Repeat the listing in full, exactly as it stands.
## begin INPUT DATA
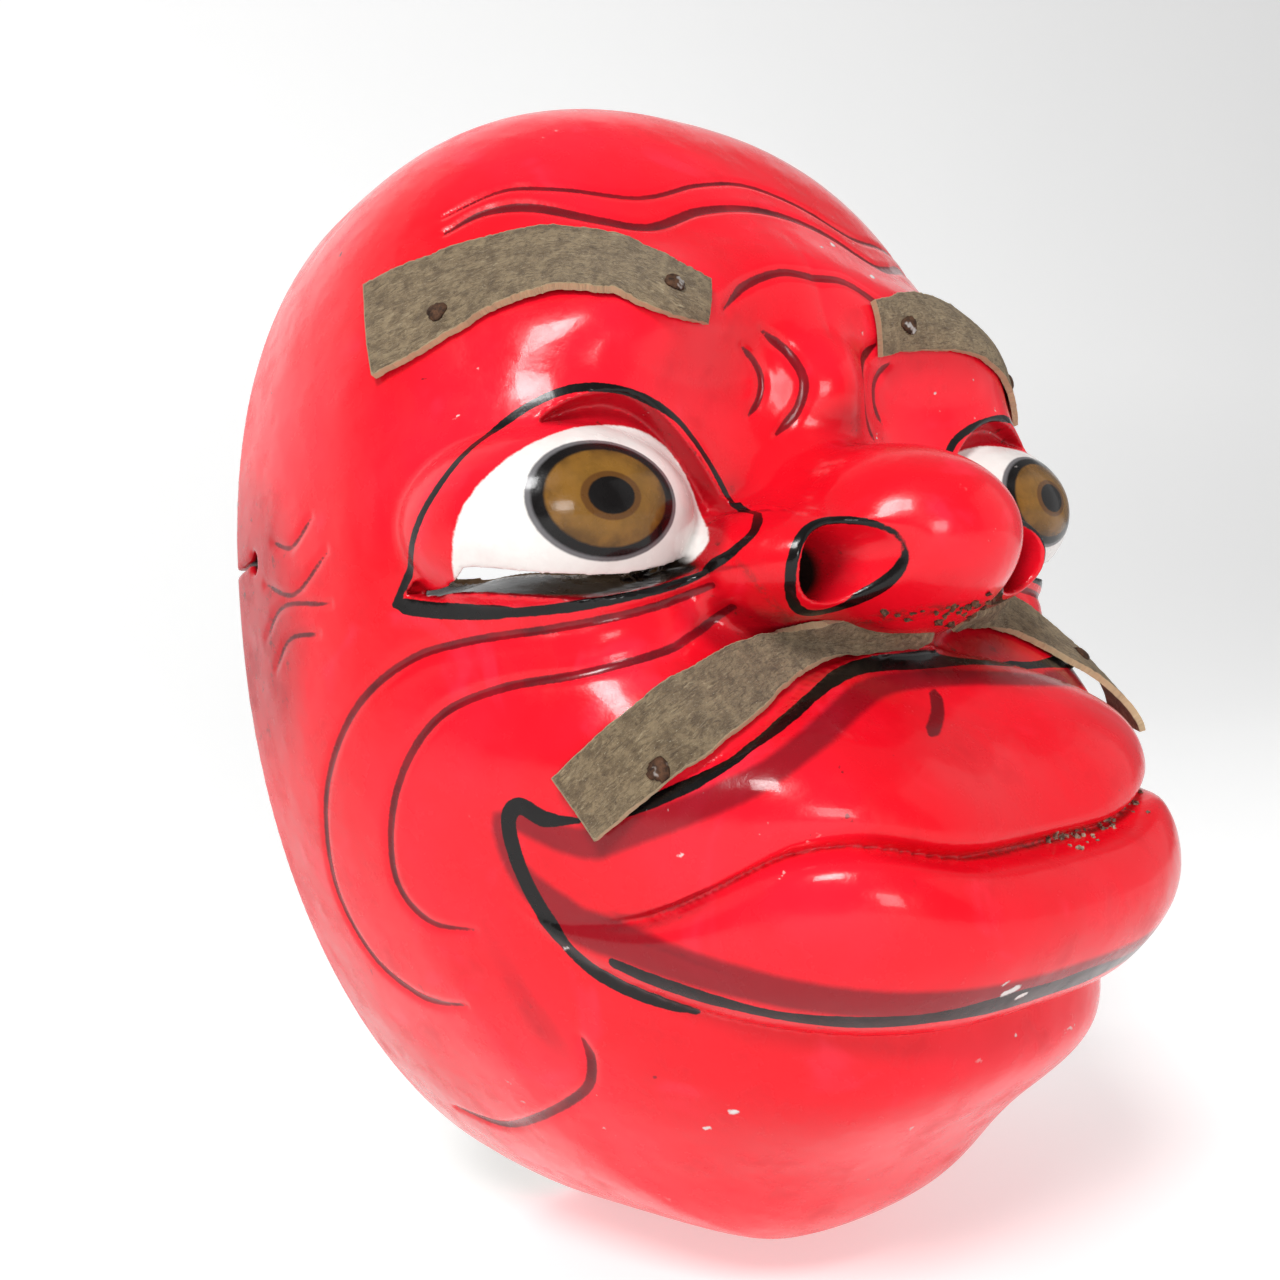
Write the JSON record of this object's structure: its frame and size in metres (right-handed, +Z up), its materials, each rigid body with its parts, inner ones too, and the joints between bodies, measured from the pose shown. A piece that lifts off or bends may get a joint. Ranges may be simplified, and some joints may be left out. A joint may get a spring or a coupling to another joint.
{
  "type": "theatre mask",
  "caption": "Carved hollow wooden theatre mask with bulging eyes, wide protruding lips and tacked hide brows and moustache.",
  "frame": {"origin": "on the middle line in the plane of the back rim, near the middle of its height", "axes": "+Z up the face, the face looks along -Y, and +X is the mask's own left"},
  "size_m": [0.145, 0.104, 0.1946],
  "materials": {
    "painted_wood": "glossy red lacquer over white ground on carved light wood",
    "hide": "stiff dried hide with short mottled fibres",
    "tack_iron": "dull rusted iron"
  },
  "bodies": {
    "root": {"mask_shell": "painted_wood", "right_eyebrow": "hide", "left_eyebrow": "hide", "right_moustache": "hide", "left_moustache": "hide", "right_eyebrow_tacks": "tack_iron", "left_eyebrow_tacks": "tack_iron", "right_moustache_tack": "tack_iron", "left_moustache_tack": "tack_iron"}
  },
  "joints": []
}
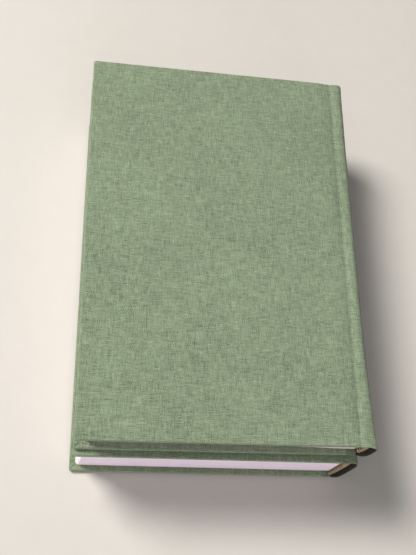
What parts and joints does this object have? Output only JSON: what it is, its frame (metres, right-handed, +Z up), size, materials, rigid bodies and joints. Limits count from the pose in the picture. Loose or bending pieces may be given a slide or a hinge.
## end INPUT DATA
RESPONSE TO THIS TASK
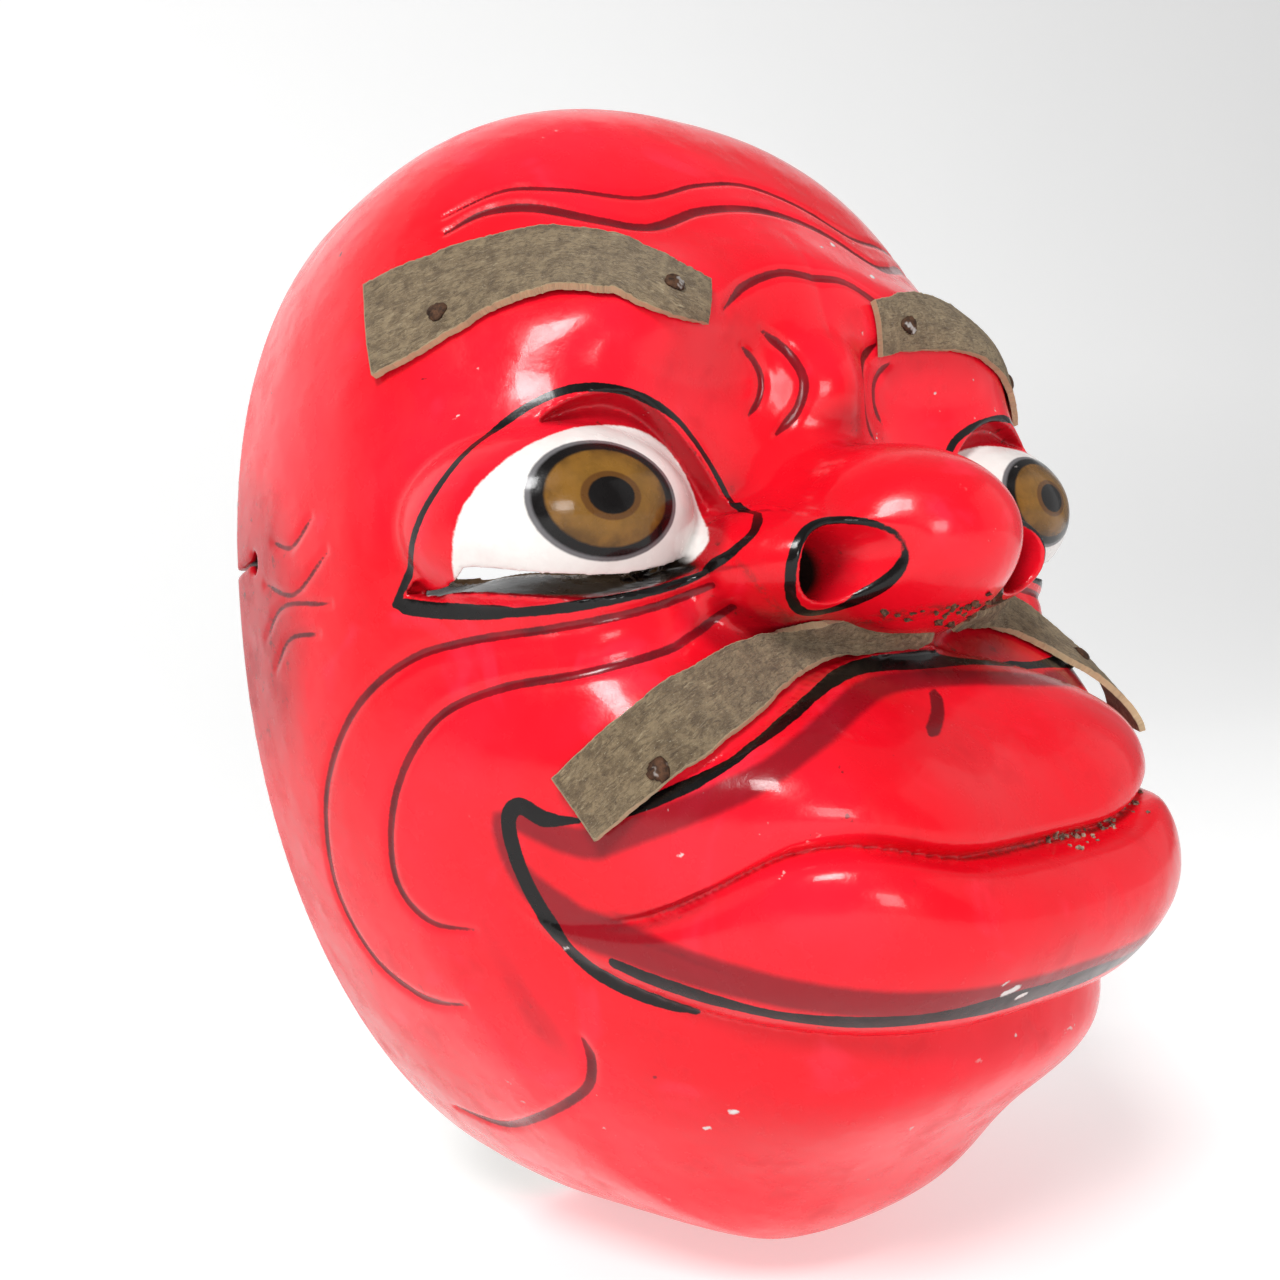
Write the JSON record of this object's structure: its frame and size in metres (right-handed, +Z up), its materials, each rigid body with its parts, inner ones too, and the joints between bodies, measured from the pose shown. A piece that lifts off or bends may get a joint. Ranges may be simplified, and some joints may be left out. A joint may get a spring or a coupling to another joint.
{
  "type": "theatre mask",
  "caption": "Carved hollow wooden theatre mask with bulging eyes, wide protruding lips and tacked hide brows and moustache.",
  "frame": {"origin": "on the middle line in the plane of the back rim, near the middle of its height", "axes": "+Z up the face, the face looks along -Y, and +X is the mask's own left"},
  "size_m": [0.145, 0.104, 0.1946],
  "materials": {
    "painted_wood": "glossy red lacquer over white ground on carved light wood",
    "hide": "stiff dried hide with short mottled fibres",
    "tack_iron": "dull rusted iron"
  },
  "bodies": {
    "root": {"mask_shell": "painted_wood", "right_eyebrow": "hide", "left_eyebrow": "hide", "right_moustache": "hide", "left_moustache": "hide", "right_eyebrow_tacks": "tack_iron", "left_eyebrow_tacks": "tack_iron", "right_moustache_tack": "tack_iron", "left_moustache_tack": "tack_iron"}
  },
  "joints": []
}
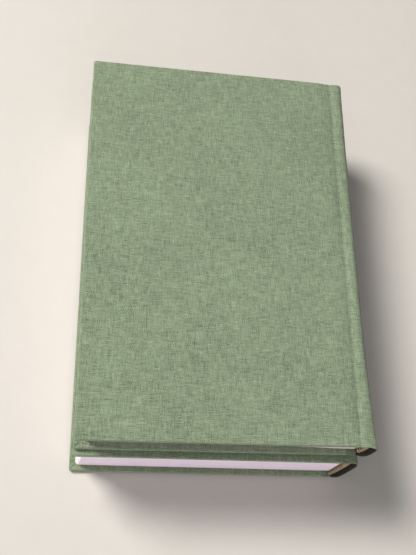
What parts and joints does this object have? Output only JSON: what it is, its frame (metres, right-handed, +Z up), size, materials, rigid bodies and joints. Limits count from the pose in the picture. Loose or bending pieces may be given a slide or a hinge.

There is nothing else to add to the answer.